Le discours d'Obama a été largement interprété comme une façon de fonder une "nouvelle politique étrangère d'après-guerre", marquant le début d'une nouvelle ère axée sur "le soutien des pays partenaires sur les lignes de front." Mais railler les "erreurs coûteuses" à grande échelle de l'interventionnisme militaire US n'est pas une nouvelle position pour Obama. C'est sur ce programme qu'il a été élu.
A West Point, Obama n'a pas annonçé une position nouvelle ; il défendait sa politique, y compris les frappes de drones et sa volonté d'approfondir l'engagement en Afrique. Ce faisant Obama a parlé comme si les interventions manifestes et celles organisées dans les coulisses n'étaient pas les deux faces d'une même pièce. Fondamentalement, les deux sont des solutions militaires. Les combats des Etats-Unis en Irak et en Afghanistan semblent terminés, mais c'est avoir la vue bien courte que de considérer cette politique comme une politique "d'après-guerre" alors qu'elle est toujours dédiée à la perpétuation de la "guerre contre le terrorisme".

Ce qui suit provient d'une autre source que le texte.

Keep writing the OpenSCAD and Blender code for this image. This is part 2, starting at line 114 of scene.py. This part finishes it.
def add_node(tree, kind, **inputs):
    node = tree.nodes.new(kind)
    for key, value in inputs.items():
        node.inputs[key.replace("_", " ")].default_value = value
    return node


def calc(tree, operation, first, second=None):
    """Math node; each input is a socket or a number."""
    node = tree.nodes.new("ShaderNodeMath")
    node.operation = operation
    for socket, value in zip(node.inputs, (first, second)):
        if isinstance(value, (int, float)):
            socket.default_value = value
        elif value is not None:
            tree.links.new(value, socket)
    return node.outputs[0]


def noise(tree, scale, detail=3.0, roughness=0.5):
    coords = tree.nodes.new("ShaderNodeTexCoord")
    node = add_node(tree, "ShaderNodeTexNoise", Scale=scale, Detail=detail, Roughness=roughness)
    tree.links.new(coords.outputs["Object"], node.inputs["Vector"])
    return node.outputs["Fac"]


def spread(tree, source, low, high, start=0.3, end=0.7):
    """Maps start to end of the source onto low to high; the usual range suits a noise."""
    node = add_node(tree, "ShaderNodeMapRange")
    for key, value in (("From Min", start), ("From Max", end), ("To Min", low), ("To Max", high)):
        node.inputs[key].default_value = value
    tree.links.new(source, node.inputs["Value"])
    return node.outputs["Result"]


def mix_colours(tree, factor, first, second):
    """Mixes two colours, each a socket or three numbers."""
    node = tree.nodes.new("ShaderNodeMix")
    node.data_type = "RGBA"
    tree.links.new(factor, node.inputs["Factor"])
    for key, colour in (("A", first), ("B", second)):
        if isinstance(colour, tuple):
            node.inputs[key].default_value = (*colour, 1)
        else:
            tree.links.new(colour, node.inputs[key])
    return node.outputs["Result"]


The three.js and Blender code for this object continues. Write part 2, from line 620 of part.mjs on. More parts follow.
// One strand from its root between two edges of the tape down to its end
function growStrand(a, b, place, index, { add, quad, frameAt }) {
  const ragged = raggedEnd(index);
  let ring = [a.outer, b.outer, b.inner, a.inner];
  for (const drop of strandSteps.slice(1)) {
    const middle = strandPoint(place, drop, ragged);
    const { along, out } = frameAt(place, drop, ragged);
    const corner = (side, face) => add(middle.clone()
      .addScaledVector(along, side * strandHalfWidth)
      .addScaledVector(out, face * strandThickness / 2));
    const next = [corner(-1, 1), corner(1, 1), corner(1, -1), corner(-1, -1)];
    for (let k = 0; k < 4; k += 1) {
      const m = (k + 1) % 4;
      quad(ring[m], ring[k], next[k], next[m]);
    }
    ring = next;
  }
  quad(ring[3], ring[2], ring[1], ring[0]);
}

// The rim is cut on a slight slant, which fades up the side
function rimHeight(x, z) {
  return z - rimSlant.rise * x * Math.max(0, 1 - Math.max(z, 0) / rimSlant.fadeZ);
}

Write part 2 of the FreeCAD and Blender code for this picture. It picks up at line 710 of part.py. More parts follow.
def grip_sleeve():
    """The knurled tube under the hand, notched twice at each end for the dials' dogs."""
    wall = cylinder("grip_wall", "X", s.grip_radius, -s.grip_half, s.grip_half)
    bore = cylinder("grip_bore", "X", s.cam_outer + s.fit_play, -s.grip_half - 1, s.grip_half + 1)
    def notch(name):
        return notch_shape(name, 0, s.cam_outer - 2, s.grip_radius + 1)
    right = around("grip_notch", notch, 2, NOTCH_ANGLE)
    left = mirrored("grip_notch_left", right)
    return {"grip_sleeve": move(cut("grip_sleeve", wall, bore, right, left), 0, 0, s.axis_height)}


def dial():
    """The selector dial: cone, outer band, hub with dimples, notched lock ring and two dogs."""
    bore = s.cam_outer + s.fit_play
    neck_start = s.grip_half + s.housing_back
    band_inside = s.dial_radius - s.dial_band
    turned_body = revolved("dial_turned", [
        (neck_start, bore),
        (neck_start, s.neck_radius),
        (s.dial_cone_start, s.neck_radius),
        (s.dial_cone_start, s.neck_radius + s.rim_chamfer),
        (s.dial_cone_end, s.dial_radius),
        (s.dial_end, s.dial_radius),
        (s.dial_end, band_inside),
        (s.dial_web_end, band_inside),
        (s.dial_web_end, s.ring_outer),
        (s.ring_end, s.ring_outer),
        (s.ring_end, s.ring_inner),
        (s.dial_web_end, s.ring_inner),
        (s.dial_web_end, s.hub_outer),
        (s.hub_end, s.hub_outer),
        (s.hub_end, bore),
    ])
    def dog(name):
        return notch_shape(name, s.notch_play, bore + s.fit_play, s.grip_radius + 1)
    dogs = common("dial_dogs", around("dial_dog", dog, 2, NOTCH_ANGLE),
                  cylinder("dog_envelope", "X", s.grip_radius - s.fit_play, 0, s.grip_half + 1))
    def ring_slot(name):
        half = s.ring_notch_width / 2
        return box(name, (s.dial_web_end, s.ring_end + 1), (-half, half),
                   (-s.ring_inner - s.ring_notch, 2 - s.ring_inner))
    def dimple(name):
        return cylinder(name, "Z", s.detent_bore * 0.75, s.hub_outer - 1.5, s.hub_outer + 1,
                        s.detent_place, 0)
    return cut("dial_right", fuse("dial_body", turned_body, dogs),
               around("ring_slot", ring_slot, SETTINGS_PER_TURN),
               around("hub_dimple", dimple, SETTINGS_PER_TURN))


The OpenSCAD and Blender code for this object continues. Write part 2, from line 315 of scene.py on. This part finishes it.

Les bonnes nouvelles sont que, en demandant au Congrès de financer le Fonds de partenariats de lutte contre le terrorisme, Obama a créé une opportunité pour les législateurs et pour le public de poser des questions critiques sur les objectifs et les risques d'expansion de l'armée étatsunienne en Afrique, et qui plus est avec des partenaires douteux. Espérons qu'ils saisissent cette opportunité.